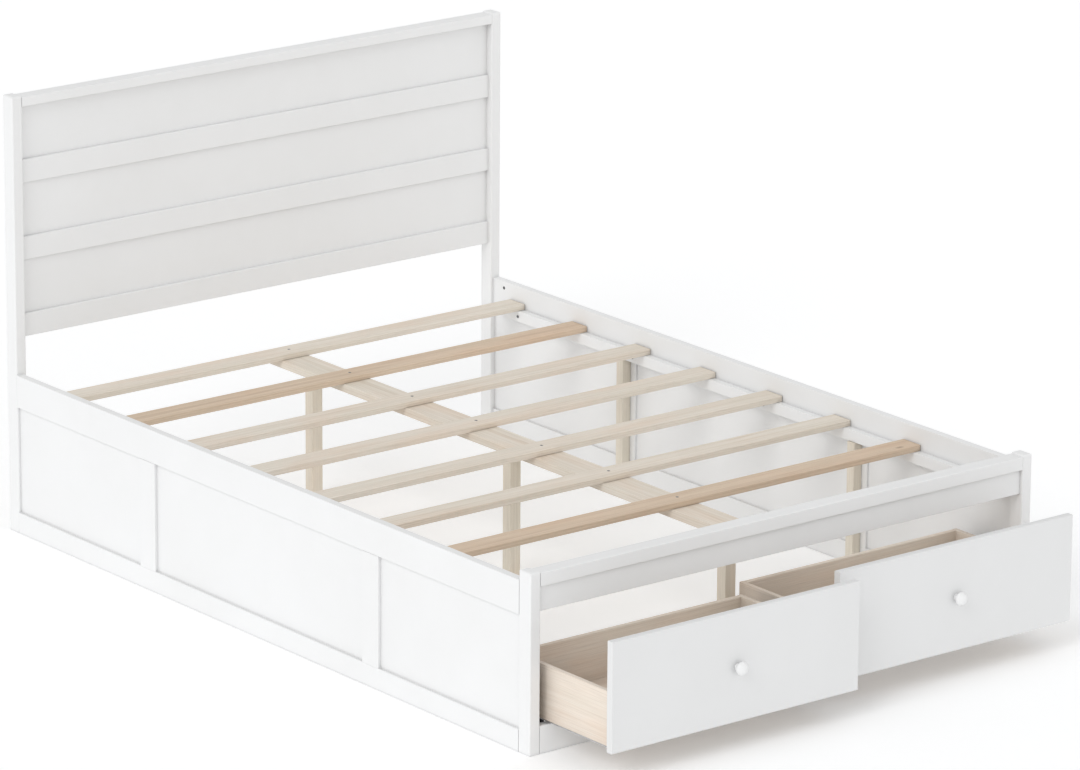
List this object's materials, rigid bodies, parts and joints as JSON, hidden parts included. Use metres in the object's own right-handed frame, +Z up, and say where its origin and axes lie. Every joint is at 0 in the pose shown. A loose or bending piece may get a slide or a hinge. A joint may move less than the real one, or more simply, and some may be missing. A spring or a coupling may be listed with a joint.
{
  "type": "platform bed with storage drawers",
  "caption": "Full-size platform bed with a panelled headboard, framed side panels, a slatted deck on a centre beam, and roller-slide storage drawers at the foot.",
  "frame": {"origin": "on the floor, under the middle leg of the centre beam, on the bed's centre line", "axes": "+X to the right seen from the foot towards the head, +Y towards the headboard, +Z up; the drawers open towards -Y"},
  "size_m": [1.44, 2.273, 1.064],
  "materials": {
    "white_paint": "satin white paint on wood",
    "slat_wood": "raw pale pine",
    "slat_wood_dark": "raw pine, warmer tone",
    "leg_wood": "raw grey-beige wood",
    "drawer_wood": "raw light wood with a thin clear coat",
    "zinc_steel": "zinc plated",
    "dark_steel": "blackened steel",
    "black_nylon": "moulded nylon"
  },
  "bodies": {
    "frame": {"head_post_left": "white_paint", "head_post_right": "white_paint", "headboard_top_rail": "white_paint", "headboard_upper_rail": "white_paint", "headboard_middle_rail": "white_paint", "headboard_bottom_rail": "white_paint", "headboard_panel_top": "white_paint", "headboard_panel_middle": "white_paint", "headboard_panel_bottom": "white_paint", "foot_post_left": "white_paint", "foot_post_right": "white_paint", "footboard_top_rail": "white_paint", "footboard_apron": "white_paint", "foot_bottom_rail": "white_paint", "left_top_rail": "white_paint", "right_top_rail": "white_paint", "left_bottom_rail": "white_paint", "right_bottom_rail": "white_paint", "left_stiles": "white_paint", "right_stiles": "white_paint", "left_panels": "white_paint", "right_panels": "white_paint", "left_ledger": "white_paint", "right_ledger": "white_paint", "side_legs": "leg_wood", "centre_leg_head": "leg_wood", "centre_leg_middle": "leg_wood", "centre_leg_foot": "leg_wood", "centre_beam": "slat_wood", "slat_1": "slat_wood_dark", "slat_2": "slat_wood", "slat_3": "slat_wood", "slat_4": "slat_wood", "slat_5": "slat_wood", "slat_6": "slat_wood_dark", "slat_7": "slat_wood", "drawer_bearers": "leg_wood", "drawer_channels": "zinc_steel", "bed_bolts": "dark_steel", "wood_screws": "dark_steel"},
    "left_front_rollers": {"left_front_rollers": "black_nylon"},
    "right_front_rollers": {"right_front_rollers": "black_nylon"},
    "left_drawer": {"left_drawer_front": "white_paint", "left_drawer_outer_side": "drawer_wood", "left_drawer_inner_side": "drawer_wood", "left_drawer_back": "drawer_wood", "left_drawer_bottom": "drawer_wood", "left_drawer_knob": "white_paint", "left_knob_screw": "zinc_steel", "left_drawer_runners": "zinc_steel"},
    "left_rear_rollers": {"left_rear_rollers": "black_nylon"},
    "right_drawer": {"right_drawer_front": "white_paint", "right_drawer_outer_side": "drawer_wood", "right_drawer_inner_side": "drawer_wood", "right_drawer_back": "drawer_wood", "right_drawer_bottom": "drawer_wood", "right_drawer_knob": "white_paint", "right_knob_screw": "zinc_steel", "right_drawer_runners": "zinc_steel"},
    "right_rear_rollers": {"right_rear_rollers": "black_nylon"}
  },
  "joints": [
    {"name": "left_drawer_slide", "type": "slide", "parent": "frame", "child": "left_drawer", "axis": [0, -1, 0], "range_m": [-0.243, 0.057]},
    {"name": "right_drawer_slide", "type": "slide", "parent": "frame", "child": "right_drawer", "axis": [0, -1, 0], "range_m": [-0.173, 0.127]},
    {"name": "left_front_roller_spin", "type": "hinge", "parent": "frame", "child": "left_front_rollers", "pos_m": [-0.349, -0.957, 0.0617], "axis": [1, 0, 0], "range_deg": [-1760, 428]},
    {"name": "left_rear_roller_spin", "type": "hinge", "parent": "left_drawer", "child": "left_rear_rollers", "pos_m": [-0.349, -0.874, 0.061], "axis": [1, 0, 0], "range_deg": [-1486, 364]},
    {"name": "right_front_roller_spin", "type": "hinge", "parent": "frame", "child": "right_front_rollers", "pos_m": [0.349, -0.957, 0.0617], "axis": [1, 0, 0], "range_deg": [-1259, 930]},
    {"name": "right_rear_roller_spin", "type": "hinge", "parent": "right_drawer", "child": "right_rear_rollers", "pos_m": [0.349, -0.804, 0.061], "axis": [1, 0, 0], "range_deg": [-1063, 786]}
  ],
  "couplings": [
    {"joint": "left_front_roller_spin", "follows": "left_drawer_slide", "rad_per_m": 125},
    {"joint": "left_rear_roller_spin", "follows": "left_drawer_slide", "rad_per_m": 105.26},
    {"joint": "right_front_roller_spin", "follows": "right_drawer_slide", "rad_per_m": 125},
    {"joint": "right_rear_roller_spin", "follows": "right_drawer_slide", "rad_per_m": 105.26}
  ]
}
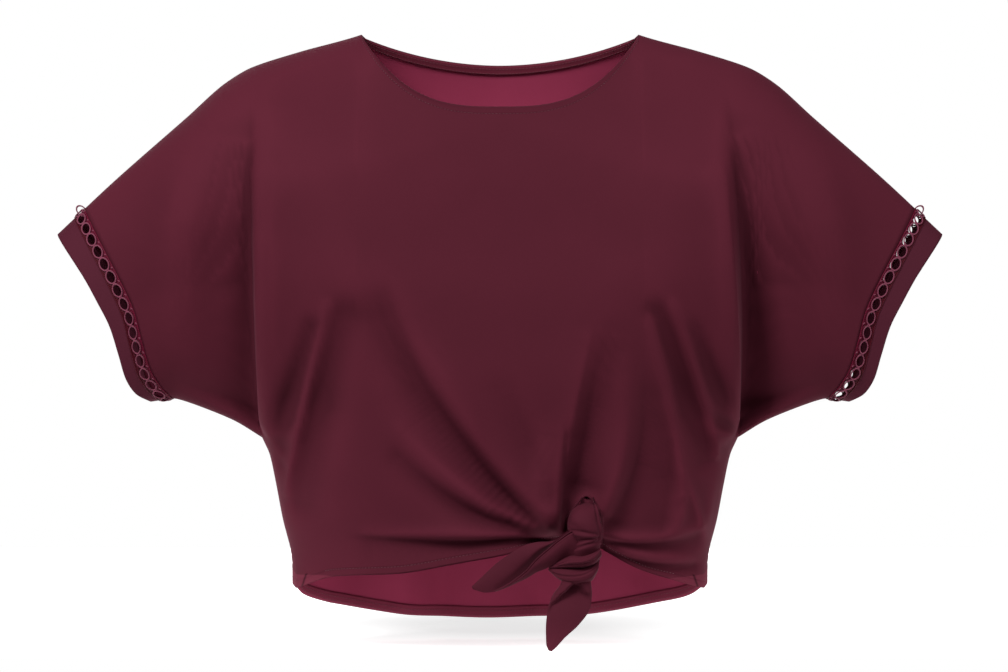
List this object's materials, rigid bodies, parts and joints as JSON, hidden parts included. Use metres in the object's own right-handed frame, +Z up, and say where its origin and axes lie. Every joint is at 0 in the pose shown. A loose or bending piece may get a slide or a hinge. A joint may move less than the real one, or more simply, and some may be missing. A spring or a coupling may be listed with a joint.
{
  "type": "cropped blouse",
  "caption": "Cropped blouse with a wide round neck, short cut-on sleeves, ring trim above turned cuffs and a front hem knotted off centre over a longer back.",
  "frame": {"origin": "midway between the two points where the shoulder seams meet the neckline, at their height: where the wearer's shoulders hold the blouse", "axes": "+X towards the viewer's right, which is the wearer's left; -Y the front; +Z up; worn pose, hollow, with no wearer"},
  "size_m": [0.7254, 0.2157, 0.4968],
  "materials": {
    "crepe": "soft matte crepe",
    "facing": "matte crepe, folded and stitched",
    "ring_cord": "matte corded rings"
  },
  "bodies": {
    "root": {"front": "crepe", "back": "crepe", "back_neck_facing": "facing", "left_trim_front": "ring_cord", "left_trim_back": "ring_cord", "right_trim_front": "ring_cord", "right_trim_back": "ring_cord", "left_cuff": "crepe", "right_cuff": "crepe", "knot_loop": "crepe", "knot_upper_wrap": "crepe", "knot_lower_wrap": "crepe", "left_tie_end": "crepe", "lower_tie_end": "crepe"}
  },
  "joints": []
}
=====
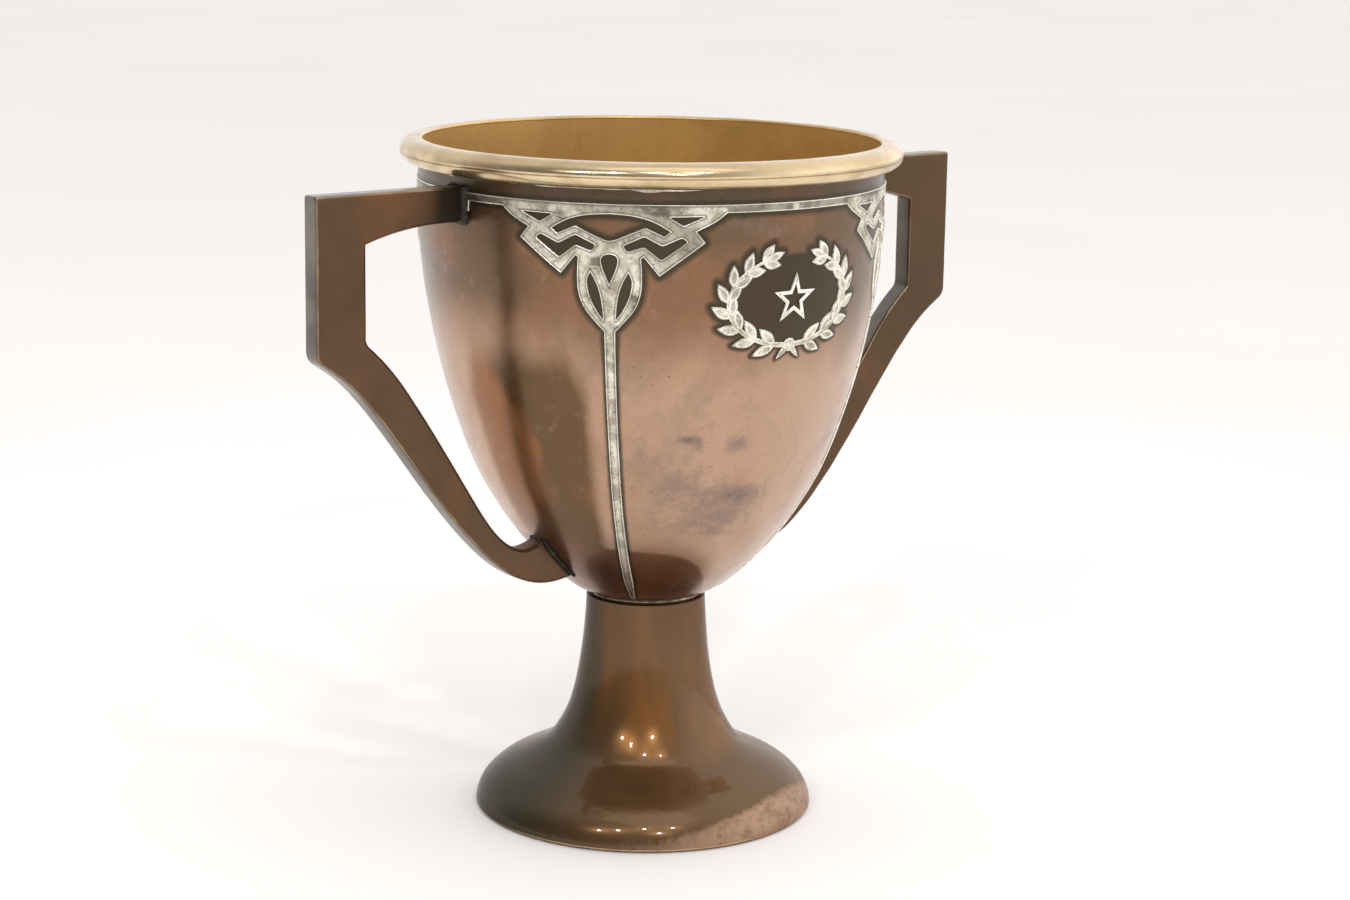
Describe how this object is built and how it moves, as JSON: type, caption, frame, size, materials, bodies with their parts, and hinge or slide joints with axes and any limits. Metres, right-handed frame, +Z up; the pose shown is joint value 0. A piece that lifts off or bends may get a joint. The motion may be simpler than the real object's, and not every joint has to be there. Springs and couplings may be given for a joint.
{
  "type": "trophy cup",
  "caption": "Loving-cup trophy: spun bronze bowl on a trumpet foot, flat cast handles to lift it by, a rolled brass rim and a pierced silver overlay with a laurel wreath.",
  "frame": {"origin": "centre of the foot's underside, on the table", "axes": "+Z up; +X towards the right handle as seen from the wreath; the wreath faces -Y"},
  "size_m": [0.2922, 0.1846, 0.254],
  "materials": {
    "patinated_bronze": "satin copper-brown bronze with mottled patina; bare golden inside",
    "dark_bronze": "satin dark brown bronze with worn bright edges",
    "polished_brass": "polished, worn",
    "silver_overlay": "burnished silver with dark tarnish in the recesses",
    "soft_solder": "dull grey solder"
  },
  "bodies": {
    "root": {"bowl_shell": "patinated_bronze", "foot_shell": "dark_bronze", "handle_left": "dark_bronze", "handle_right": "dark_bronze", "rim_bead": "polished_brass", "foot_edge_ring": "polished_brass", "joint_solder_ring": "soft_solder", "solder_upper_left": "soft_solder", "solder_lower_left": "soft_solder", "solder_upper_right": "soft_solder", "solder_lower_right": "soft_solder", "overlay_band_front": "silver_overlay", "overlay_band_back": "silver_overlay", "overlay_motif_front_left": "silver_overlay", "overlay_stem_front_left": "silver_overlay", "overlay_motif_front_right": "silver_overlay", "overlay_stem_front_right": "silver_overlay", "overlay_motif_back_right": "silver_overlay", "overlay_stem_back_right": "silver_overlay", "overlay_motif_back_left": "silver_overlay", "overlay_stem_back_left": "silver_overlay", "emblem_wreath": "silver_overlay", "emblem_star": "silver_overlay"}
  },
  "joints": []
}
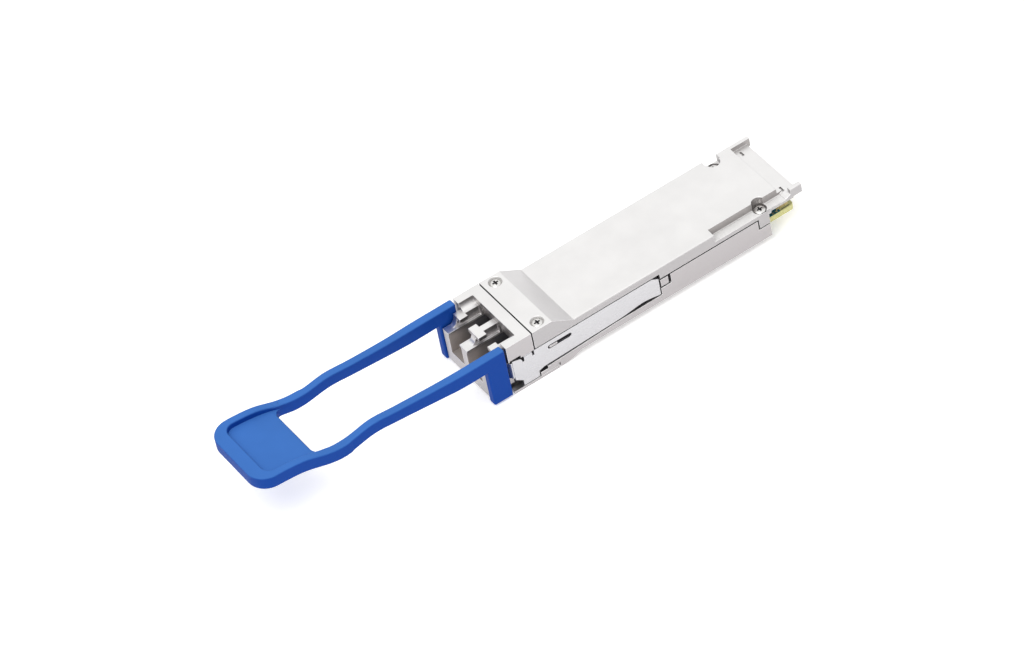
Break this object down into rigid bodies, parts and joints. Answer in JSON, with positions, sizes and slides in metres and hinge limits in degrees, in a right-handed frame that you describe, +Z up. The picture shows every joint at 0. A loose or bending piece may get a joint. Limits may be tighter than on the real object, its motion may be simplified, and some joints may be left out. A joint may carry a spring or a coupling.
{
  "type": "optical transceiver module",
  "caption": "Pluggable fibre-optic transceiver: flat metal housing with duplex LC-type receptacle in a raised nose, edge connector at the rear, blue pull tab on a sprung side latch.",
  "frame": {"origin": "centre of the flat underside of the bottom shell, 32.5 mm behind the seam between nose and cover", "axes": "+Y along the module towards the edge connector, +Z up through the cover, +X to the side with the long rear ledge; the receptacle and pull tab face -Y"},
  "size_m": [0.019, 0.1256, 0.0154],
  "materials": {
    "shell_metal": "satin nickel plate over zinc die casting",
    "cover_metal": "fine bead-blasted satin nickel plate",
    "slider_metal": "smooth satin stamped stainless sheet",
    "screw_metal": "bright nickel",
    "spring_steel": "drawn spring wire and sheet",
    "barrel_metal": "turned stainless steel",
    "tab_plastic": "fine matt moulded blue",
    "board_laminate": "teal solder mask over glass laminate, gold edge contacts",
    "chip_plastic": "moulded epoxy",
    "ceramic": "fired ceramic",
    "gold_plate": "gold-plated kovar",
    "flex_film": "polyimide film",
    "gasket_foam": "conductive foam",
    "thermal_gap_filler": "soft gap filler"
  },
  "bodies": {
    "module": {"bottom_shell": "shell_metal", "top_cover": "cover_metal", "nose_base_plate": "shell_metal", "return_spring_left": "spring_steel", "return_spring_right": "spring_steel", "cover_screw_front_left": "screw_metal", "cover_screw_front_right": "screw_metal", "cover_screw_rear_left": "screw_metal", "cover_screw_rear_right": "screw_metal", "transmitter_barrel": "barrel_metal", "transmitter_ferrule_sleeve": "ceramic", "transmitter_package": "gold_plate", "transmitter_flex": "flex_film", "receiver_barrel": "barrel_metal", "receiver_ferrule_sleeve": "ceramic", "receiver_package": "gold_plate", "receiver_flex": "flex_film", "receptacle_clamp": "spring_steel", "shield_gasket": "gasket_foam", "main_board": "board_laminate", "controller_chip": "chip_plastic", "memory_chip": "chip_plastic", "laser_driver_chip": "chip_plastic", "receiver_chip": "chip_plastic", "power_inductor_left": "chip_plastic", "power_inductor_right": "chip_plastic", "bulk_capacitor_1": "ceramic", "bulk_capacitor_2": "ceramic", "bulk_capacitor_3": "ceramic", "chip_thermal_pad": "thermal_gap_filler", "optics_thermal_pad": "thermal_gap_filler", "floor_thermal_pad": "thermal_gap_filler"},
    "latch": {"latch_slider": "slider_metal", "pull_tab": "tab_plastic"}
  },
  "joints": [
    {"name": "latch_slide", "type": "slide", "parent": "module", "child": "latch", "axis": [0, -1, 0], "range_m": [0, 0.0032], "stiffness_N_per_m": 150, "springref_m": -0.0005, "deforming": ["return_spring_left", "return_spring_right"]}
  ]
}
=====
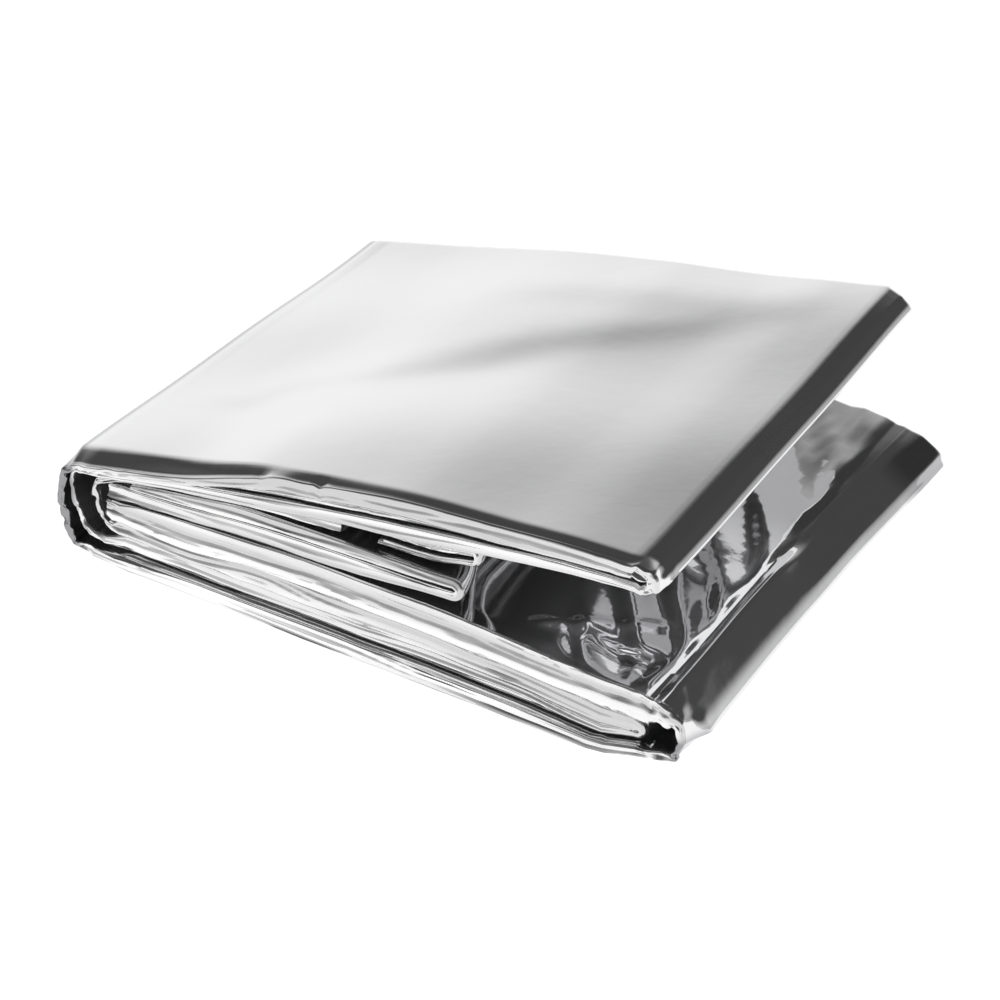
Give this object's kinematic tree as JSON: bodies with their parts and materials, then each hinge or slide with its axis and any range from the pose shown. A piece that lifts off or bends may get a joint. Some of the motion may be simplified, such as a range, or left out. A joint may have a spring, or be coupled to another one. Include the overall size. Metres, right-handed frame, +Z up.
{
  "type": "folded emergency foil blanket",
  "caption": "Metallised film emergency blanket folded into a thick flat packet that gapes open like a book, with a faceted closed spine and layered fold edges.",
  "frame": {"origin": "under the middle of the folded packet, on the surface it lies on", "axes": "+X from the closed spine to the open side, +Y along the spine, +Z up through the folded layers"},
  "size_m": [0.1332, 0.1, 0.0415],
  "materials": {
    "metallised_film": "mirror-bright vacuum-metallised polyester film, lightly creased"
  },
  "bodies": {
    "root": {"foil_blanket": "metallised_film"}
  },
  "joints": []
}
=====
* THE REQUEST:
Search the records for the word "bends". Copy every line that has it.

* EXPECTED OUTPUT:
Describe how this object is built and how it moves, as JSON: type, caption, frame, size, materials, bodies with their parts, and hinge or slide joints with axes and any limits. Metres, right-handed frame, +Z up; the pose shown is joint value 0. A piece that lifts off or bends may get a joint. The motion may be simpler than the real object's, and not every joint has to be there. Springs and couplings may be given for a joint.
Give this object's kinematic tree as JSON: bodies with their parts and materials, then each hinge or slide with its axis and any range from the pose shown. A piece that lifts off or bends may get a joint. Some of the motion may be simplified, such as a range, or left out. A joint may have a spring, or be coupled to another one. Include the overall size. Metres, right-handed frame, +Z up.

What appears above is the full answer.